# The exercise
Only one span of the listing below is wanted: the lines from the one with "table = ring(table_w, table_l, table_cut, 0, table_z);" through the one with "obj.data.transform(world)", reproduced exactly, both ends kept.

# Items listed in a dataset

━━━━━━━━

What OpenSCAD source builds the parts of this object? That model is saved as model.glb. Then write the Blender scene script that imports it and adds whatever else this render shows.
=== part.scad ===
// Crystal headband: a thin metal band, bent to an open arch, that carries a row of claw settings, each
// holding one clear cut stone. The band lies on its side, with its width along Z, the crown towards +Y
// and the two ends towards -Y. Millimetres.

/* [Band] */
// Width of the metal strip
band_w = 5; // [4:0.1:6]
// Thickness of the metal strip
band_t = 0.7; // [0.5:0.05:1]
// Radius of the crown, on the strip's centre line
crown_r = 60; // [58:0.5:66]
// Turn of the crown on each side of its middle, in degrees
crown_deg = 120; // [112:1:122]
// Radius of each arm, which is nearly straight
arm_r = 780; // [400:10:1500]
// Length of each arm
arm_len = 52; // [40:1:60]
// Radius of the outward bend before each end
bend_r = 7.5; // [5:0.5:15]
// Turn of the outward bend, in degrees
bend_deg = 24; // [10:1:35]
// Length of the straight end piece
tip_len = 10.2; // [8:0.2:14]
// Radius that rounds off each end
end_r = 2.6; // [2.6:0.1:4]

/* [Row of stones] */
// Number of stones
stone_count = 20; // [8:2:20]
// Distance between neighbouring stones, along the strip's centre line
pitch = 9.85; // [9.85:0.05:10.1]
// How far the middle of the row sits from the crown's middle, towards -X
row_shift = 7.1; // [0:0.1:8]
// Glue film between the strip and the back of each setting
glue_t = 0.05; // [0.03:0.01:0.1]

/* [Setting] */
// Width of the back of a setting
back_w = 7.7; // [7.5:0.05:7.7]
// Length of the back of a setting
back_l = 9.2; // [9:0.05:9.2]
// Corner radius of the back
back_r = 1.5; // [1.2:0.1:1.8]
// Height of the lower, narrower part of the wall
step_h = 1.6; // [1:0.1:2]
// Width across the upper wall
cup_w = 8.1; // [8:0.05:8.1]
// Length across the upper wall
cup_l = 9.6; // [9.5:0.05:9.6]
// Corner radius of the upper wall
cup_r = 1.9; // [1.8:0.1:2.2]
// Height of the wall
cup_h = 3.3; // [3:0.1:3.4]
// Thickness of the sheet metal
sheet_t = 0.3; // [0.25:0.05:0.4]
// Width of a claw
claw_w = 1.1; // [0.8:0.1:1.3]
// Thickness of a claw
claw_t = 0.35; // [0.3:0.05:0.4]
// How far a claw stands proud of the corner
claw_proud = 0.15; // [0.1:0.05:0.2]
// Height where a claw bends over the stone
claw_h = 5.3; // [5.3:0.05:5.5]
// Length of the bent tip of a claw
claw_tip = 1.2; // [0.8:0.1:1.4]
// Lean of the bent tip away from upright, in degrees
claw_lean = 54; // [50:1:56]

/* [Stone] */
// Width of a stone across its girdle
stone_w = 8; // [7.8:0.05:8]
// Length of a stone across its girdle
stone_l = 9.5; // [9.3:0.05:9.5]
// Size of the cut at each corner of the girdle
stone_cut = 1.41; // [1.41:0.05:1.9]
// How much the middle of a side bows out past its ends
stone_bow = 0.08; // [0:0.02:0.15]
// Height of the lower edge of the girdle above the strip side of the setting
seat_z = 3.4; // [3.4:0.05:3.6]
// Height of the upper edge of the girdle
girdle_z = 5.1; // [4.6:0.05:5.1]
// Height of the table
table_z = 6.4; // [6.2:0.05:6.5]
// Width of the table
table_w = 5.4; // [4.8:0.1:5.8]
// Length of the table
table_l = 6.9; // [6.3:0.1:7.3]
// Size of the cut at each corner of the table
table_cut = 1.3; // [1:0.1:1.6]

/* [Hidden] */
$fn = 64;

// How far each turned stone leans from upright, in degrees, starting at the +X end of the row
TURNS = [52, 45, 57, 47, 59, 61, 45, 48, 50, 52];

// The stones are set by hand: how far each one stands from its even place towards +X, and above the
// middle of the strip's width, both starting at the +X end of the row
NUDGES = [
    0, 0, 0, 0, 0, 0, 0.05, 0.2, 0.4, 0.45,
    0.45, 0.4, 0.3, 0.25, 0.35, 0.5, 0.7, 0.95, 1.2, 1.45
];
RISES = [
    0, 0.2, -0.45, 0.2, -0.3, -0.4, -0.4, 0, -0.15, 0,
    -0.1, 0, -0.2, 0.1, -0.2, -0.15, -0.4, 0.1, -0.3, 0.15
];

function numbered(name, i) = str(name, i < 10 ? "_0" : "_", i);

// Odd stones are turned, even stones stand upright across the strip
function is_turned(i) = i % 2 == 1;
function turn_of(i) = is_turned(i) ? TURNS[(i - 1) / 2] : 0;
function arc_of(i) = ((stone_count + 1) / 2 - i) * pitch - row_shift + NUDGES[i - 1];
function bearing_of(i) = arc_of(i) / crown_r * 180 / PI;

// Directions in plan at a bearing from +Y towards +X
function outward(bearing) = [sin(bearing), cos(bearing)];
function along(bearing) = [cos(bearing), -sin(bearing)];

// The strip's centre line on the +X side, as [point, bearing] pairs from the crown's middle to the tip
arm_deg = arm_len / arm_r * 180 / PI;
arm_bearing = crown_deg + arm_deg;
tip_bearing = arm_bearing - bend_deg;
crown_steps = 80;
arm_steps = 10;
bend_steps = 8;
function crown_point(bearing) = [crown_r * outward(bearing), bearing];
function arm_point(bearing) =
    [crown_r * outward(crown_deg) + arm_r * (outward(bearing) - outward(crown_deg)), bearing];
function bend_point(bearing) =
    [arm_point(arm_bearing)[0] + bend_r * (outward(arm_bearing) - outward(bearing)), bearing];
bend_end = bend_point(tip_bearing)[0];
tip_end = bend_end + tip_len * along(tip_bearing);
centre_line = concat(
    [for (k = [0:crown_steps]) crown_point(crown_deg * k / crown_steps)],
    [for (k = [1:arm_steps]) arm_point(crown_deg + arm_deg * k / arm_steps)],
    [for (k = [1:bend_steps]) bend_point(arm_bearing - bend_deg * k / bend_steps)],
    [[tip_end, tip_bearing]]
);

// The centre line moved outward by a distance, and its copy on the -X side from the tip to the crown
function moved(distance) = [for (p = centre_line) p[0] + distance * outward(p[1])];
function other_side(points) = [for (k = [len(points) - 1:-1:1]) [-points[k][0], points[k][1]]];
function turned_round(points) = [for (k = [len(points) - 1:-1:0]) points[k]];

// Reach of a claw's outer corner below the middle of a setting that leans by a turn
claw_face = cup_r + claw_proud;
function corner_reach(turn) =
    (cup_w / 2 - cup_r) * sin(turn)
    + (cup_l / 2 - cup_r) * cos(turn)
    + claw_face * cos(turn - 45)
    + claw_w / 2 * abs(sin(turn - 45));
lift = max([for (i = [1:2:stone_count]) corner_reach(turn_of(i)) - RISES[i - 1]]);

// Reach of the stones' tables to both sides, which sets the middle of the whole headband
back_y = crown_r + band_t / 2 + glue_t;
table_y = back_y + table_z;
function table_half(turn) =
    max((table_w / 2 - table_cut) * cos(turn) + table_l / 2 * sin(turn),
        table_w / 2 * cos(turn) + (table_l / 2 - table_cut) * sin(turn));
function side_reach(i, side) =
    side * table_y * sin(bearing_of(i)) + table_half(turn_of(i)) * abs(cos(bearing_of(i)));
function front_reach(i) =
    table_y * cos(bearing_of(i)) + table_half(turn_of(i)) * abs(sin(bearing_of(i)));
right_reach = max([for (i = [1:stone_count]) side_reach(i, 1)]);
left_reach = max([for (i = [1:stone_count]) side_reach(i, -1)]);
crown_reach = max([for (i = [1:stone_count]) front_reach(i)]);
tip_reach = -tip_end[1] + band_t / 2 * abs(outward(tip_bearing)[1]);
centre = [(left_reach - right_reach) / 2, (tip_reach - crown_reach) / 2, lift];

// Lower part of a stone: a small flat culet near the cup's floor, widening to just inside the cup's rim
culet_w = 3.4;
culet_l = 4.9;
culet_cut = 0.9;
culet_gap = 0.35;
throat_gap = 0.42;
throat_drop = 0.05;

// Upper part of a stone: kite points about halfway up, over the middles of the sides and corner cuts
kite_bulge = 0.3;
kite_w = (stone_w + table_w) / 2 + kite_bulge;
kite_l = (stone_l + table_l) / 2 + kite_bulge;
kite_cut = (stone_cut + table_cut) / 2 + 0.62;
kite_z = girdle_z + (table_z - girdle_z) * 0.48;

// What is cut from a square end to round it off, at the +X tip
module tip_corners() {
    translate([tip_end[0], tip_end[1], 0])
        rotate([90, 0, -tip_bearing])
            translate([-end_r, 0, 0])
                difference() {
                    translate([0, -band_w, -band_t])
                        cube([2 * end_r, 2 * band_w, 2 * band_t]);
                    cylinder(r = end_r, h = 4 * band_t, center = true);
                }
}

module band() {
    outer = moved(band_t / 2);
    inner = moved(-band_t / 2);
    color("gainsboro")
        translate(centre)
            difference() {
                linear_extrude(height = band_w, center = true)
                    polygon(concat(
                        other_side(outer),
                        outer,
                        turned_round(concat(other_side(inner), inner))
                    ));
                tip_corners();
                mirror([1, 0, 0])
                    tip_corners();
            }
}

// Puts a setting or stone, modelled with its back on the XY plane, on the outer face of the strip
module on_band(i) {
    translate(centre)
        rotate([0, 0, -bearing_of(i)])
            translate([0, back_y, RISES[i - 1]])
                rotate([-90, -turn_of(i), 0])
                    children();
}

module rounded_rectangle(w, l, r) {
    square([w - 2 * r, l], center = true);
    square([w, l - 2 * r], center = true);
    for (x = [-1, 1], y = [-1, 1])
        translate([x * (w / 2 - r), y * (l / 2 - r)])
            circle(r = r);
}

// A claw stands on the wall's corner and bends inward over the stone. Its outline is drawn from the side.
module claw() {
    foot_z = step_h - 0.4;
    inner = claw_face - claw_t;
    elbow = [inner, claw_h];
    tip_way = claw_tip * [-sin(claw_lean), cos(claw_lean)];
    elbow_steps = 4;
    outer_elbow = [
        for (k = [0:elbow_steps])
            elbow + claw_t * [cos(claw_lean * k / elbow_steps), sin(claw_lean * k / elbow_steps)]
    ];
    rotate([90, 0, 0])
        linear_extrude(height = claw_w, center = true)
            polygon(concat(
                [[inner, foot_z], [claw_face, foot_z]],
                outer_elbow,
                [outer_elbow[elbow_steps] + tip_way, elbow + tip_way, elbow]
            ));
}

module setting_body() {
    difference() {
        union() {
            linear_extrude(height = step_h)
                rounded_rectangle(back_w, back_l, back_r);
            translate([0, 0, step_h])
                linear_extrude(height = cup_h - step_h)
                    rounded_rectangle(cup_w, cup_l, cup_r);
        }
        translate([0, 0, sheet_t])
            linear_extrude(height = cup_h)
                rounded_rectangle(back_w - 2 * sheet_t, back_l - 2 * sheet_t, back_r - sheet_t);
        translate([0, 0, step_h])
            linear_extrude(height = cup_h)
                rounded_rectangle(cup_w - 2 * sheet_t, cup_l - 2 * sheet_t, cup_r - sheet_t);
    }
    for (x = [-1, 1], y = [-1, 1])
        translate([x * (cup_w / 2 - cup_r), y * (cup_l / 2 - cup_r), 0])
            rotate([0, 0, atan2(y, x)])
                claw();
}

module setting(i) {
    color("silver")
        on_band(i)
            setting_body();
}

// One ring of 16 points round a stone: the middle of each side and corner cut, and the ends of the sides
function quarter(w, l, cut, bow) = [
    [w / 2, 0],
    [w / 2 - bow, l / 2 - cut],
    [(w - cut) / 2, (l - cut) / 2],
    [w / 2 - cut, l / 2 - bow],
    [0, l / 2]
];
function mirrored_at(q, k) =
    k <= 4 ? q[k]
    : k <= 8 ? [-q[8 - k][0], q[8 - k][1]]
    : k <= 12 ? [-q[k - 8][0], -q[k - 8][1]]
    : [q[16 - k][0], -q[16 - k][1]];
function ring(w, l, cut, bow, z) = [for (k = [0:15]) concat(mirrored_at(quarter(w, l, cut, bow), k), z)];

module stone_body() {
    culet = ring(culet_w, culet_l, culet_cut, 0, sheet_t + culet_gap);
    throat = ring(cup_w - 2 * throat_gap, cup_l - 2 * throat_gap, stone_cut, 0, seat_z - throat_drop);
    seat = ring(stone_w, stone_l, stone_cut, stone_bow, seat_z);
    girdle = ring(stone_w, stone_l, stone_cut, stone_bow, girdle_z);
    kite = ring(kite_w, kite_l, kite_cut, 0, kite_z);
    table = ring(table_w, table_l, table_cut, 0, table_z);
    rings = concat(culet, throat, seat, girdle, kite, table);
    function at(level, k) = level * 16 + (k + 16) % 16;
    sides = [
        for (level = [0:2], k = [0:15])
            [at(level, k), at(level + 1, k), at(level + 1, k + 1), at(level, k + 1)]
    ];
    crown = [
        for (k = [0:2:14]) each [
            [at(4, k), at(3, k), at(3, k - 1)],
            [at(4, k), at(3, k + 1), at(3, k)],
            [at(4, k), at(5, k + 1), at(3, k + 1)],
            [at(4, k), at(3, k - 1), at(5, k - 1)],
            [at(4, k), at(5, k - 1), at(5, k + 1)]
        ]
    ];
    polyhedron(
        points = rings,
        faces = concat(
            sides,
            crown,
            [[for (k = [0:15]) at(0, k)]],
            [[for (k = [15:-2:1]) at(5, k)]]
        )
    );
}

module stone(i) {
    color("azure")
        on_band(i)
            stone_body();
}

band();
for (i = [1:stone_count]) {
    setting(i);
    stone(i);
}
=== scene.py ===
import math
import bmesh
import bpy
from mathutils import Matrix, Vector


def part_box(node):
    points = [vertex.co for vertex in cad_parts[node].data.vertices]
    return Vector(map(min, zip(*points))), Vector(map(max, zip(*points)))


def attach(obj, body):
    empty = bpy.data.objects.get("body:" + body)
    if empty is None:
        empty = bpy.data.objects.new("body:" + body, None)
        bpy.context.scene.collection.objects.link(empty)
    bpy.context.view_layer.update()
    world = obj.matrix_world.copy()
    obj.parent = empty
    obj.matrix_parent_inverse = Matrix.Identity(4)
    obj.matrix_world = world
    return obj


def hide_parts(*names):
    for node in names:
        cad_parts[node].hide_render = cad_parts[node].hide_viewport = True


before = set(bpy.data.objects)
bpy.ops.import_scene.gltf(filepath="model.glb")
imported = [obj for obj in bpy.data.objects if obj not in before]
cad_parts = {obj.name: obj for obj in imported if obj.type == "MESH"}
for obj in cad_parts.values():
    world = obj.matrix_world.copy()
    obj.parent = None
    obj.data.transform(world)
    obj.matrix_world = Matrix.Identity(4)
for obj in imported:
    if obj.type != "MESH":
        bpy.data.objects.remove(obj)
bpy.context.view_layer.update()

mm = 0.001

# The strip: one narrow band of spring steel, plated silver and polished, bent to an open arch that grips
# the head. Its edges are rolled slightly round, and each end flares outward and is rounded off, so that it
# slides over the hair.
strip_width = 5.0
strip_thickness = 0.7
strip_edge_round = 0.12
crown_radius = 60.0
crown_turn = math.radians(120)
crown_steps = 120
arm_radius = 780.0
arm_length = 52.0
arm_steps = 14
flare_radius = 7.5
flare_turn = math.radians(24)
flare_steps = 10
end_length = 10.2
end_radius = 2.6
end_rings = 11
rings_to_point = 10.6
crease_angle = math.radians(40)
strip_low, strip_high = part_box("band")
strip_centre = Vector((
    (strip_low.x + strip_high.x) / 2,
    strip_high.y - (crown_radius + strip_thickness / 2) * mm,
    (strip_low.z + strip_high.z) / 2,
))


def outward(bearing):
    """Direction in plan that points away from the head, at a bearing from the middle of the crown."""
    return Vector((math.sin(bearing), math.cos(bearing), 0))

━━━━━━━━

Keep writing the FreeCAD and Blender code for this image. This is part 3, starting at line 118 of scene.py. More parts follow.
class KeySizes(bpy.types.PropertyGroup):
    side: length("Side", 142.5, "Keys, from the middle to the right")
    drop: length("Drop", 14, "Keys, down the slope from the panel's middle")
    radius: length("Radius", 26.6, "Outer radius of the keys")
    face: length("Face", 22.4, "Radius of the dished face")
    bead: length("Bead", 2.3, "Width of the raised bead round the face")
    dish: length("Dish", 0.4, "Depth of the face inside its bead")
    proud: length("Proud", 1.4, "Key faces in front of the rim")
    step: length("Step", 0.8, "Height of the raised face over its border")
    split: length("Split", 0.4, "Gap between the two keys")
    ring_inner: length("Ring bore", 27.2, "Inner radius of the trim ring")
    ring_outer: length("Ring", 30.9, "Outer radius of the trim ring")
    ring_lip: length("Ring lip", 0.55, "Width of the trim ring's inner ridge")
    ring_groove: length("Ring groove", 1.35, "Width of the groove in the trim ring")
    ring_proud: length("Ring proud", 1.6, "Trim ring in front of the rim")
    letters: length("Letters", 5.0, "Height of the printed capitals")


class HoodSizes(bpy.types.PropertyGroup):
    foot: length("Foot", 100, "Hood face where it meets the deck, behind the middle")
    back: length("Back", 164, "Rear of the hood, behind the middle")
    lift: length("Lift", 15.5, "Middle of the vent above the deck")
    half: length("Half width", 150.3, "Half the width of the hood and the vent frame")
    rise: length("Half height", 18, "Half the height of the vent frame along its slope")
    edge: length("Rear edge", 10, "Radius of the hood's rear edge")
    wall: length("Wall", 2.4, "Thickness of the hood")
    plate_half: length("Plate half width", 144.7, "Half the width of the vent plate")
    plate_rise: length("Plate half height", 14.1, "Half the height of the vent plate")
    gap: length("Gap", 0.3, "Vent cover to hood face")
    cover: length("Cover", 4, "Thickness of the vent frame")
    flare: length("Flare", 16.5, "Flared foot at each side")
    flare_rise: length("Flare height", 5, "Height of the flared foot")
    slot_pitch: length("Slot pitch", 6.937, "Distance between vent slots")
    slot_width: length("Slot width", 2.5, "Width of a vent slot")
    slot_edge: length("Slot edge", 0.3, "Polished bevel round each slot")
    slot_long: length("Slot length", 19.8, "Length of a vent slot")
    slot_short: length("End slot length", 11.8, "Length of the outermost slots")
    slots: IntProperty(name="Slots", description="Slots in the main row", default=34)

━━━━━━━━

# Reply to the task
    table = ring(table_w, table_l, table_cut, 0, table_z);
    rings = concat(culet, throat, seat, girdle, kite, table);
    function at(level, k) = level * 16 + (k + 16) % 16;
    sides = [
        for (level = [0:2], k = [0:15])
            [at(level, k), at(level + 1, k), at(level + 1, k + 1), at(level, k + 1)]
    ];
    crown = [
        for (k = [0:2:14]) each [
            [at(4, k), at(3, k), at(3, k - 1)],
            [at(4, k), at(3, k + 1), at(3, k)],
            [at(4, k), at(5, k + 1), at(3, k + 1)],
            [at(4, k), at(3, k - 1), at(5, k - 1)],
            [at(4, k), at(5, k - 1), at(5, k + 1)]
        ]
    ];
    polyhedron(
        points = rings,
        faces = concat(
            sides,
            crown,
            [[for (k = [0:15]) at(0, k)]],
            [[for (k = [15:-2:1]) at(5, k)]]
        )
    );
}

module stone(i) {
    color("azure")
        on_band(i)
            stone_body();
}

band();
for (i = [1:stone_count]) {
    setting(i);
    stone(i);
}
=== scene.py ===
import math
import bmesh
import bpy
from mathutils import Matrix, Vector


def part_box(node):
    points = [vertex.co for vertex in cad_parts[node].data.vertices]
    return Vector(map(min, zip(*points))), Vector(map(max, zip(*points)))


def attach(obj, body):
    empty = bpy.data.objects.get("body:" + body)
    if empty is None:
        empty = bpy.data.objects.new("body:" + body, None)
        bpy.context.scene.collection.objects.link(empty)
    bpy.context.view_layer.update()
    world = obj.matrix_world.copy()
    obj.parent = empty
    obj.matrix_parent_inverse = Matrix.Identity(4)
    obj.matrix_world = world
    return obj


def hide_parts(*names):
    for node in names:
        cad_parts[node].hide_render = cad_parts[node].hide_viewport = True


before = set(bpy.data.objects)
bpy.ops.import_scene.gltf(filepath="model.glb")
imported = [obj for obj in bpy.data.objects if obj not in before]
cad_parts = {obj.name: obj for obj in imported if obj.type == "MESH"}
for obj in cad_parts.values():
    world = obj.matrix_world.copy()
    obj.parent = None
    obj.data.transform(world)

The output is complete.